WRITTEN REQUEST – State only the number of lines that contain the string "from".

[start of STORED DATA]

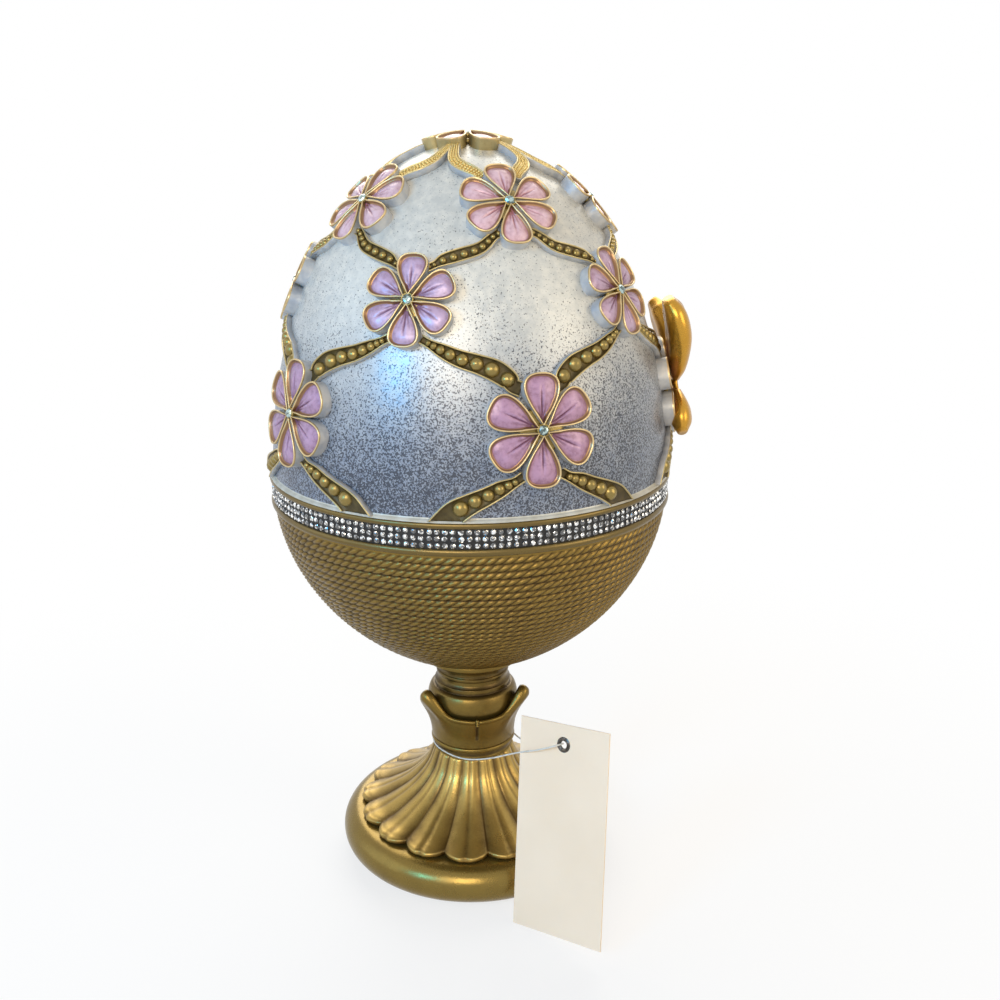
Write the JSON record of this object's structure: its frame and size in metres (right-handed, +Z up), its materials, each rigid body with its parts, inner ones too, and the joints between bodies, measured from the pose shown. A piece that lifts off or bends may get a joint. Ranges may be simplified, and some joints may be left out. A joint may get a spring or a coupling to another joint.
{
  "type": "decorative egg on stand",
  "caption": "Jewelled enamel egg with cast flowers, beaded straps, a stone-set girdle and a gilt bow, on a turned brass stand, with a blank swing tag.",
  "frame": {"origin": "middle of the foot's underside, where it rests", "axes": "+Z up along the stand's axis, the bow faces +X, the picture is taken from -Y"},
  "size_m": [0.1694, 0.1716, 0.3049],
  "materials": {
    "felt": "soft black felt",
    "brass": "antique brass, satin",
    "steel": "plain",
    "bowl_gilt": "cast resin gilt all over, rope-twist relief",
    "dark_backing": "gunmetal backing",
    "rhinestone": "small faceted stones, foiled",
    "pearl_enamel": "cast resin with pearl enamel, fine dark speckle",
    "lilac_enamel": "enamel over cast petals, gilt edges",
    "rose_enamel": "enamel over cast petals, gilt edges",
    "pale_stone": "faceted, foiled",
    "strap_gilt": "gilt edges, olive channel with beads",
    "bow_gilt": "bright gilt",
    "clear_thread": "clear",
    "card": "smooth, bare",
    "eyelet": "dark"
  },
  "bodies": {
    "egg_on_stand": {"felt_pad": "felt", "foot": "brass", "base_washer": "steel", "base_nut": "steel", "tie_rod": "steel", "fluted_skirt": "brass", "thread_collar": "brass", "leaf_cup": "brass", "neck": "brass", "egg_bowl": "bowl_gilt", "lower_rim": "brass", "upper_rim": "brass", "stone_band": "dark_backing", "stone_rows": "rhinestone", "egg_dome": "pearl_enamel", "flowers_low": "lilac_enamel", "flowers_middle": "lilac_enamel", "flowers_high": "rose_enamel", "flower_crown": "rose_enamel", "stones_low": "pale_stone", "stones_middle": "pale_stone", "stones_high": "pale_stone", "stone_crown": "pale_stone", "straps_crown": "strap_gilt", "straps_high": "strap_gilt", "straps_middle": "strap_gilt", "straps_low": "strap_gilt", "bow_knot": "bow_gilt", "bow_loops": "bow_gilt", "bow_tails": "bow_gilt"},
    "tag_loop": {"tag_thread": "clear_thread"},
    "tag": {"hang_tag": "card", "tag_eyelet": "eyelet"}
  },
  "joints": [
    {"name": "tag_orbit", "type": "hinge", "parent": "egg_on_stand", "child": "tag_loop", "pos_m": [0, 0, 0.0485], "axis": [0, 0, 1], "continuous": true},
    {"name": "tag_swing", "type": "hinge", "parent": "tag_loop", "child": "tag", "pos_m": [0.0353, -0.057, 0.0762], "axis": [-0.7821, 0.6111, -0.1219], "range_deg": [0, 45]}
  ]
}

[end of STORED DATA]

EXERCISE ANSWER – 2